The preschool teacher handed him his diploma. "And what do you want to be when you grow up?" she asked.

"A doctor," my tow-headed son replied readily into the microphone.

The audience obligingly applauded, and my little boy grinned out at the crowd, seeking his parents' approving faces. I smiled back and nodded, though I was confused by his announcement.

"A doctor?" I questioned him later. "What happened to wanting to be a policeman?"

He shrugged. "Well, I told that to the girl who was behind me in line. She said policemen get shot. So I said doctor instead."

A young boy's dream crushed, just like that, by the insight of a fellow four-year-old.

After attending a writers conference this weekend in Myrtle Beach, I witnessed more than a few dreams dashed. Many attendees were newbies, with a limited realm of writing experience, let alone any knowledge of how to get published. Others had a full portfolio of manuscripts under their belt--or in a box under their bed. And they were just waiting for that lucky break.

A few of them got that break this weekend. Business cards were exchanged.
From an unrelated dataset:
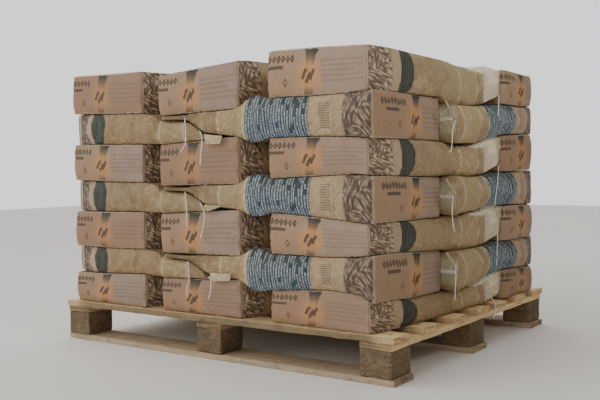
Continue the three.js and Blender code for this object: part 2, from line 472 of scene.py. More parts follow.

Queries and proposals were requested. A handful of hopes and dreams were fueled by positive words and uplifted eyebrows.

But others went home rejected. And dejected. Perhaps they will give up writing altogether, after the honest yet subjective words of an agent or editor. Or perhaps they will simply walk away from the experience with a glimmer of insight that will help them hone their craft, and will push them toward success on their writing journey.

The strongest dreams--whether stoked with skill or merely sparked with the kindling of hope--will linger. The strongest dreams, ultimately, will persevere.

Yes, young boys' aspirations may end when they learn policemen get shot. Writers' dreams may end, too, when their story ideas are shot down. Any lifelong goals, for would-be doctors and astronauts and actors, may encounter multiple setbacks along the way.

Dreams may appear elusive, and dreamers may lose hope.

What each needs to understand, however, is that one shot, even if seemingly aimed at the heart, doesn't always prove fatal.

Saturday, October 17, 2009

Top Ten Reasons I'm Going on Vacation

10) No current warrants for my arrest in South Carolina.
9) Getting nothing done at the office vs. getting nothing done at the beach is a no-brainer.
8) Word is the hotel's housekeeping staff is sadly underchallenged.
7) Alarm clocks are God's Gift only to the really anal.
6) Nothing justifies "Screw the diet" like room service.
5) So missing those airport random security checks.
4) Lifeguards probably tire of hot twentysomethings in bikinis.
3) I'm actually traveling through time, so next Sunday I'll be a year younger!
2) Four out of five doctors attribute psychosis to Ohio's bipolar weather.
1) Aiding the liquor industry is my own contribution to the troubled economy.

Monday, October 12, 2009

Piecefully Sleeping

10:30 p.m.
Sheets freshly laundered. A couple slumbering cats on the end of bed. Fabulous book to be finished. Sigh of contentment uttered. Sleep mode finally achieved. Tonight, I am Rumpelstiltskin.

1:36 a.m.
Hot, hot, hot! So freaking hot! Blanket and sheets banished. Sweaty nightclothes stripped. Thermostat adjusted. Paris Hilton denounced as knowing nothing--yet--about the meaning of hot. Give her 20 years.

1:58 a.m.
Horrific realization of tomorrow's work deadline. Little's been accomplished. Thoughts of potential unemployment arise. Notes feverishly taken to finish project. More thoughts of Paris Hilton. She is being paid $250,000 just to be awake--albeit drunk--and at a party right now.

2:41 a.m.
Fetal position proves unsuccessful. Pillows are rearranged. Irritated cats rearranged. Everyone finally comfortable. Suddenly, R.E.M. (Rapid Eye Movement) replaced by R.B.M. (Rapid Bladder Movement).

3:54 a.m.
Frightening sensation of being suffocated. Bedroom intruder is feared!!! Scream stifled by apparent hand covering mouth!!! Relief ensues. Sleeping cat is removed off of head.

3:57 a.m.
Nagging concern that front door may be unlocked. Extra security measures taken. Confused dog demands to be let out and fed. Door is relocked, again. Note to self: four cats and a dog? Worst. Idea. Ever. Pet conspiracy suspected.

4:14 a.m.
Damn is it cold! Socks donned. Blanket added. Thermostat readjusted. Much swearing involved.

4:39 a.m.
Toes now appear frost-bitten. Thoughts of menopause contemplated and quickly dismissed. Scorching bath poured. Slip and fall getting out of tub. Thigh already a charming shade of purple.

5:43 a.m.
So I am in an airport, and the entire Kennedy family is there, all lined up along the steps of a high staircase. But no, it isn't the Kennedys after all. It is the Von Trapp family from the Sound of Music. A half hour spent awake, pondering the meaning of bizarre dreams. Fifteen more minutes spent trying to rid head of the song "My Favorite Things."

6:30 a.m.
Hot! Did I mention it was hot?

7 a.m.
Up and at 'em, Sunshine! Sleep well? Alarm clock assaulted. Caffeine consumed. Paris Hilton? Probably just going to bed. Hope she sleeps piecefully.